◆ What the task asks:
What is needed here is an exact copy of every entry.

— START —

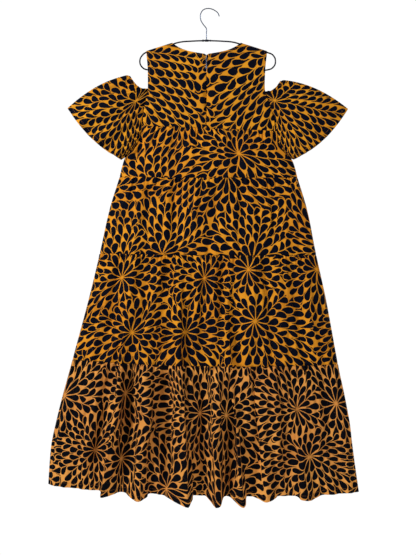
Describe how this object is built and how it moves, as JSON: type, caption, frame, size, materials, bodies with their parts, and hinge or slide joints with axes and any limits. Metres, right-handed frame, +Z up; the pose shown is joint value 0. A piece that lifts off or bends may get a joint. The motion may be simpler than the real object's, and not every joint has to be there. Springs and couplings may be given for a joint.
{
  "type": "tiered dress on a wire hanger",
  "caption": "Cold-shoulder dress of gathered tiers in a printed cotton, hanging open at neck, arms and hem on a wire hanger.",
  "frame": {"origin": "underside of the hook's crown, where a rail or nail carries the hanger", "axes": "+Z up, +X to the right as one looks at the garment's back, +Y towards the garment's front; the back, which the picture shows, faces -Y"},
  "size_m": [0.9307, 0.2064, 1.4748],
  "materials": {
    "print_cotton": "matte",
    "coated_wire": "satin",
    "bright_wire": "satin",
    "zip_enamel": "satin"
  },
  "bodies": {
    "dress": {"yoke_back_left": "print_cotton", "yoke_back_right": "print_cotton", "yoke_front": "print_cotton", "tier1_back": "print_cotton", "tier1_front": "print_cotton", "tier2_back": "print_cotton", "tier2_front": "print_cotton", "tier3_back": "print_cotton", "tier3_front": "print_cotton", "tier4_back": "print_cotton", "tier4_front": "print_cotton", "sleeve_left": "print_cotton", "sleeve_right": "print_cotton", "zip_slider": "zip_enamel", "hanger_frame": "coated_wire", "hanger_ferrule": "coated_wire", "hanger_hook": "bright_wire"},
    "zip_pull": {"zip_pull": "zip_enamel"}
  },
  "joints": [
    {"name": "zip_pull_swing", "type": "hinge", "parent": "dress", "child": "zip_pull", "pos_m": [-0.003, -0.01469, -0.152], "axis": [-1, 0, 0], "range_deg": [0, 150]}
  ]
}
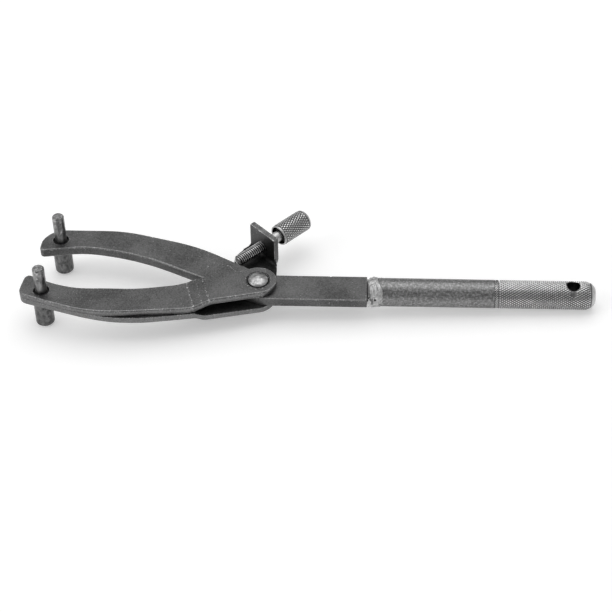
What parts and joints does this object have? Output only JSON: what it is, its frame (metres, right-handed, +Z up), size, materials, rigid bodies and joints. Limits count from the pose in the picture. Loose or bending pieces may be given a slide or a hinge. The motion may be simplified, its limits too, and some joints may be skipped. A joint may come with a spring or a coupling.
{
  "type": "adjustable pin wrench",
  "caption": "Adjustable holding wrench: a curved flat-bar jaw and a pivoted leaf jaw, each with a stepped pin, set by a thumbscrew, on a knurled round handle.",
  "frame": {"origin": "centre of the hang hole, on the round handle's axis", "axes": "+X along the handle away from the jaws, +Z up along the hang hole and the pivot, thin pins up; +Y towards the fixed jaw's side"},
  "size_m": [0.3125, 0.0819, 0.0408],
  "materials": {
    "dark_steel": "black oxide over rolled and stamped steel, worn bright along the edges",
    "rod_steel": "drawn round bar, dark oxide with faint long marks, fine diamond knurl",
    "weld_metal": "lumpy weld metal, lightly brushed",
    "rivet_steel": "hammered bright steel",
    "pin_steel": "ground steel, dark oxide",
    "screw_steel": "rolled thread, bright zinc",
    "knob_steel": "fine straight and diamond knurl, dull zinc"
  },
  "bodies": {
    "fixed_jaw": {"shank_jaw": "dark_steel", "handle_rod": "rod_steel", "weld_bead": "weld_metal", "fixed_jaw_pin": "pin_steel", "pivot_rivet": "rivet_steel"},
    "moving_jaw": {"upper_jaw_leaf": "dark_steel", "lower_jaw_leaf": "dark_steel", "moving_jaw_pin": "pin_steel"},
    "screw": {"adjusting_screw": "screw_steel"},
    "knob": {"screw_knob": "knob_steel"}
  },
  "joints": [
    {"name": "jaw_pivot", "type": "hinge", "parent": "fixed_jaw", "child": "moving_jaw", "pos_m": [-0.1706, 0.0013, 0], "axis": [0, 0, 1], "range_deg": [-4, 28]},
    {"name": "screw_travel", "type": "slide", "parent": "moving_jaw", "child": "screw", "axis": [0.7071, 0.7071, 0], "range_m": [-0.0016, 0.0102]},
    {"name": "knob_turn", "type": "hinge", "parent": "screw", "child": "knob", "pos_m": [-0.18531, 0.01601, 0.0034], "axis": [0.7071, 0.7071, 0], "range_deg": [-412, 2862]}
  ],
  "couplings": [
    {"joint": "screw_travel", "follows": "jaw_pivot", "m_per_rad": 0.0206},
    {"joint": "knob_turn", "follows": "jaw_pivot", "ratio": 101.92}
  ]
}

— END —

◆ Output below:
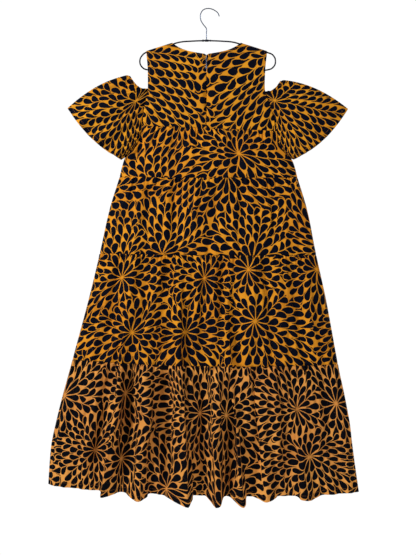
Describe how this object is built and how it moves, as JSON: type, caption, frame, size, materials, bodies with their parts, and hinge or slide joints with axes and any limits. Metres, right-handed frame, +Z up; the pose shown is joint value 0. A piece that lifts off or bends may get a joint. The motion may be simpler than the real object's, and not every joint has to be there. Springs and couplings may be given for a joint.
{
  "type": "tiered dress on a wire hanger",
  "caption": "Cold-shoulder dress of gathered tiers in a printed cotton, hanging open at neck, arms and hem on a wire hanger.",
  "frame": {"origin": "underside of the hook's crown, where a rail or nail carries the hanger", "axes": "+Z up, +X to the right as one looks at the garment's back, +Y towards the garment's front; the back, which the picture shows, faces -Y"},
  "size_m": [0.9307, 0.2064, 1.4748],
  "materials": {
    "print_cotton": "matte",
    "coated_wire": "satin",
    "bright_wire": "satin",
    "zip_enamel": "satin"
  },
  "bodies": {
    "dress": {"yoke_back_left": "print_cotton", "yoke_back_right": "print_cotton", "yoke_front": "print_cotton", "tier1_back": "print_cotton", "tier1_front": "print_cotton", "tier2_back": "print_cotton", "tier2_front": "print_cotton", "tier3_back": "print_cotton", "tier3_front": "print_cotton", "tier4_back": "print_cotton", "tier4_front": "print_cotton", "sleeve_left": "print_cotton", "sleeve_right": "print_cotton", "zip_slider": "zip_enamel", "hanger_frame": "coated_wire", "hanger_ferrule": "coated_wire", "hanger_hook": "bright_wire"},
    "zip_pull": {"zip_pull": "zip_enamel"}
  },
  "joints": [
    {"name": "zip_pull_swing", "type": "hinge", "parent": "dress", "child": "zip_pull", "pos_m": [-0.003, -0.01469, -0.152], "axis": [-1, 0, 0], "range_deg": [0, 150]}
  ]
}
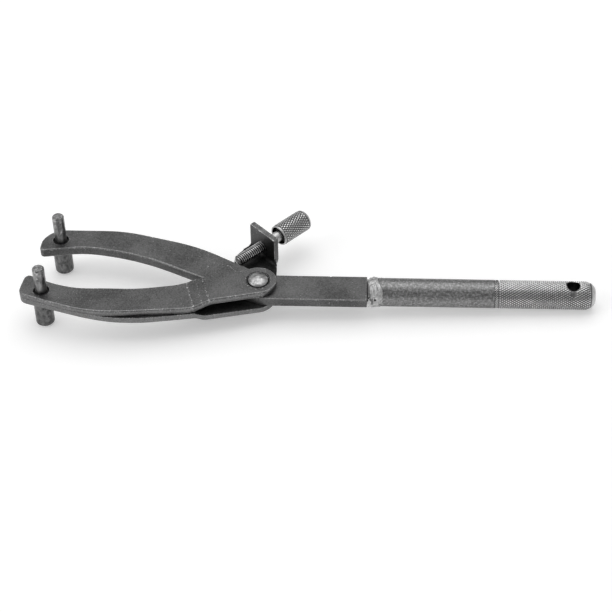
What parts and joints does this object have? Output only JSON: what it is, its frame (metres, right-handed, +Z up), size, materials, rigid bodies and joints. Limits count from the pose in the picture. Loose or bending pieces may be given a slide or a hinge. The motion may be simplified, its limits too, and some joints may be skipped. A joint may come with a spring or a coupling.
{
  "type": "adjustable pin wrench",
  "caption": "Adjustable holding wrench: a curved flat-bar jaw and a pivoted leaf jaw, each with a stepped pin, set by a thumbscrew, on a knurled round handle.",
  "frame": {"origin": "centre of the hang hole, on the round handle's axis", "axes": "+X along the handle away from the jaws, +Z up along the hang hole and the pivot, thin pins up; +Y towards the fixed jaw's side"},
  "size_m": [0.3125, 0.0819, 0.0408],
  "materials": {
    "dark_steel": "black oxide over rolled and stamped steel, worn bright along the edges",
    "rod_steel": "drawn round bar, dark oxide with faint long marks, fine diamond knurl",
    "weld_metal": "lumpy weld metal, lightly brushed",
    "rivet_steel": "hammered bright steel",
    "pin_steel": "ground steel, dark oxide",
    "screw_steel": "rolled thread, bright zinc",
    "knob_steel": "fine straight and diamond knurl, dull zinc"
  },
  "bodies": {
    "fixed_jaw": {"shank_jaw": "dark_steel", "handle_rod": "rod_steel", "weld_bead": "weld_metal", "fixed_jaw_pin": "pin_steel", "pivot_rivet": "rivet_steel"},
    "moving_jaw": {"upper_jaw_leaf": "dark_steel", "lower_jaw_leaf": "dark_steel", "moving_jaw_pin": "pin_steel"},
    "screw": {"adjusting_screw": "screw_steel"},
    "knob": {"screw_knob": "knob_steel"}
  },
  "joints": [
    {"name": "jaw_pivot", "type": "hinge", "parent": "fixed_jaw", "child": "moving_jaw", "pos_m": [-0.1706, 0.0013, 0], "axis": [0, 0, 1], "range_deg": [-4, 28]},
    {"name": "screw_travel", "type": "slide", "parent": "moving_jaw", "child": "screw", "axis": [0.7071, 0.7071, 0], "range_m": [-0.0016, 0.0102]},
    {"name": "knob_turn", "type": "hinge", "parent": "screw", "child": "knob", "pos_m": [-0.18531, 0.01601, 0.0034], "axis": [0.7071, 0.7071, 0], "range_deg": [-412, 2862]}
  ],
  "couplings": [
    {"joint": "screw_travel", "follows": "jaw_pivot", "m_per_rad": 0.0206},
    {"joint": "knob_turn", "follows": "jaw_pivot", "ratio": 101.92}
  ]
}